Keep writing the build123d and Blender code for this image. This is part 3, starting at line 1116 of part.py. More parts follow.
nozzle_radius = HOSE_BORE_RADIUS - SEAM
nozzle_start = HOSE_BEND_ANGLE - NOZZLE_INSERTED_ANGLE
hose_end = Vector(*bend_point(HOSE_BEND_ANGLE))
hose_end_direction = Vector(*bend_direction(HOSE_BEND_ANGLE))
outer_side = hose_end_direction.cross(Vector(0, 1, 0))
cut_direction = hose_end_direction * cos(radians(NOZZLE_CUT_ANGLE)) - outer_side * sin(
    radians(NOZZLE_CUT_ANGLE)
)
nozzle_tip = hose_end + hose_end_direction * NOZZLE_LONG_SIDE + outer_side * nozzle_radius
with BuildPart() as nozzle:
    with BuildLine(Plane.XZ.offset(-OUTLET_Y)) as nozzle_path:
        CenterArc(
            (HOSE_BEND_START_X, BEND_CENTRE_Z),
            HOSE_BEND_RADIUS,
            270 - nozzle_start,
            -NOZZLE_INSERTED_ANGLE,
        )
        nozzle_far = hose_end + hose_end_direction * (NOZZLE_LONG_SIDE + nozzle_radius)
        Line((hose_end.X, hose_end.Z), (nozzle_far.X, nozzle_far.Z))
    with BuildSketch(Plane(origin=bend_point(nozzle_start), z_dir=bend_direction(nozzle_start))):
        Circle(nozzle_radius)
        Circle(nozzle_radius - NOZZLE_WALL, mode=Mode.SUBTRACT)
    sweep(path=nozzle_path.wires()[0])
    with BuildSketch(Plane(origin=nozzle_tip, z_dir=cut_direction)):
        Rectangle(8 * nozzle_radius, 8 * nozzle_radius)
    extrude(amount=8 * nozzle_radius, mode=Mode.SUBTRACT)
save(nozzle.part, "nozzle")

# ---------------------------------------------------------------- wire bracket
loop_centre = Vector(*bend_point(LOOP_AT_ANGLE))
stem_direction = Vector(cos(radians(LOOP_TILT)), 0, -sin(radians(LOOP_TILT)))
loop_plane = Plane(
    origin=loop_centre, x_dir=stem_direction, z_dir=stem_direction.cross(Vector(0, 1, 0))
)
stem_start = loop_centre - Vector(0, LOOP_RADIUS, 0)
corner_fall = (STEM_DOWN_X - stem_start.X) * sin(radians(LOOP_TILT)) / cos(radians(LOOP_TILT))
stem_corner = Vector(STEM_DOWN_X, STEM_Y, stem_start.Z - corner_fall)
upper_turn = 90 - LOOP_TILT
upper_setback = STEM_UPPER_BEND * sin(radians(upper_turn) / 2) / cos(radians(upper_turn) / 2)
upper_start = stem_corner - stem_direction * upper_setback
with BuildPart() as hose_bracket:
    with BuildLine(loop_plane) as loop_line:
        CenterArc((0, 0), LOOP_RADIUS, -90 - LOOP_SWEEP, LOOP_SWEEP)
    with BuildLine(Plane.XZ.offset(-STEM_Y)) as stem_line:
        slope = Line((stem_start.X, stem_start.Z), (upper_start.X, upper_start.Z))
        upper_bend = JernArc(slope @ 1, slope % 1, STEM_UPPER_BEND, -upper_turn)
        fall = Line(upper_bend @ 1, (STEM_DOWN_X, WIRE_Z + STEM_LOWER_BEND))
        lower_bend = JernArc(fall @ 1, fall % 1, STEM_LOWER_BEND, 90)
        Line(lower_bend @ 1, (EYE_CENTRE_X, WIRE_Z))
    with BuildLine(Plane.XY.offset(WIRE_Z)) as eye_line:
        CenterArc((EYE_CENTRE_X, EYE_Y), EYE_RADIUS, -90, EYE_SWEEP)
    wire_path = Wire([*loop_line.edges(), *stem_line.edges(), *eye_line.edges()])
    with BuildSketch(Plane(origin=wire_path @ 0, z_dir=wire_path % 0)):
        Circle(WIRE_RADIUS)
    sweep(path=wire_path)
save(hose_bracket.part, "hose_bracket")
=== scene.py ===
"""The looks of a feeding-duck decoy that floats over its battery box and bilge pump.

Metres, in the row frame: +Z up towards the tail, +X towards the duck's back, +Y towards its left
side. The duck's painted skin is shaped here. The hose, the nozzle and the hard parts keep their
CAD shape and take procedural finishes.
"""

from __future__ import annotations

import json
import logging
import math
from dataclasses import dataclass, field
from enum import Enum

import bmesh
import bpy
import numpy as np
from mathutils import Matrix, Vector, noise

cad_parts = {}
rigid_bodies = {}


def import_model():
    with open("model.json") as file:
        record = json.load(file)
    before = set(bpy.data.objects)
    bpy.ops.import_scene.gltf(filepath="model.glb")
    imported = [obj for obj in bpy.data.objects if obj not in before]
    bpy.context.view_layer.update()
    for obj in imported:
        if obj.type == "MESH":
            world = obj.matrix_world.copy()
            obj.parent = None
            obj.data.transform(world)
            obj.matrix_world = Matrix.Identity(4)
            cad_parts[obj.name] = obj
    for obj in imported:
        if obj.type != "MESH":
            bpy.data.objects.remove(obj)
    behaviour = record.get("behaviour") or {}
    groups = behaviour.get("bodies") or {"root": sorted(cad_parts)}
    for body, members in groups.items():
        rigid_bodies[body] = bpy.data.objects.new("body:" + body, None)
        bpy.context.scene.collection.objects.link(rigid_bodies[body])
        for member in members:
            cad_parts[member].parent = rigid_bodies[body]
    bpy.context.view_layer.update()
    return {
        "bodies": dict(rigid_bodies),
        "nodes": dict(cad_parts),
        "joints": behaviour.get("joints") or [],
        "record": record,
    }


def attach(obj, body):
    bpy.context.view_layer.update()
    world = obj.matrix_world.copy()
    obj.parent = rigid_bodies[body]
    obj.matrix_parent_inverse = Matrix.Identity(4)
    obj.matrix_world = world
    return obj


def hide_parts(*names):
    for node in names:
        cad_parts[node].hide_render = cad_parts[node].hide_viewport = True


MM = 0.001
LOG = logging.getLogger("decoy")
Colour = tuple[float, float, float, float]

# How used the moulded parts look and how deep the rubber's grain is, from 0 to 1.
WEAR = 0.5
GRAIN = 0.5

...

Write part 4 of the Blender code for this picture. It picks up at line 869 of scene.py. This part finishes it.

[What to produce]
Start with the line that holds "lower_bend = JernArc(fall" and finish with the line that holds "before = set(bpy.data.objects)". Transcribe each line in between exactly, and those two as well.

[Final result]
        lower_bend = JernArc(fall @ 1, fall % 1, STEM_LOWER_BEND, 90)
        Line(lower_bend @ 1, (EYE_CENTRE_X, WIRE_Z))
    with BuildLine(Plane.XY.offset(WIRE_Z)) as eye_line:
        CenterArc((EYE_CENTRE_X, EYE_Y), EYE_RADIUS, -90, EYE_SWEEP)
    wire_path = Wire([*loop_line.edges(), *stem_line.edges(), *eye_line.edges()])
    with BuildSketch(Plane(origin=wire_path @ 0, z_dir=wire_path % 0)):
        Circle(WIRE_RADIUS)
    sweep(path=wire_path)
save(hose_bracket.part, "hose_bracket")
=== scene.py ===
"""The looks of a feeding-duck decoy that floats over its battery box and bilge pump.

Metres, in the row frame: +Z up towards the tail, +X towards the duck's back, +Y towards its left
side. The duck's painted skin is shaped here. The hose, the nozzle and the hard parts keep their
CAD shape and take procedural finishes.
"""

from __future__ import annotations

import json
import logging
import math
from dataclasses import dataclass, field
from enum import Enum

import bmesh
import bpy
import numpy as np
from mathutils import Matrix, Vector, noise

cad_parts = {}
rigid_bodies = {}


def import_model():
    with open("model.json") as file:
        record = json.load(file)
    before = set(bpy.data.objects)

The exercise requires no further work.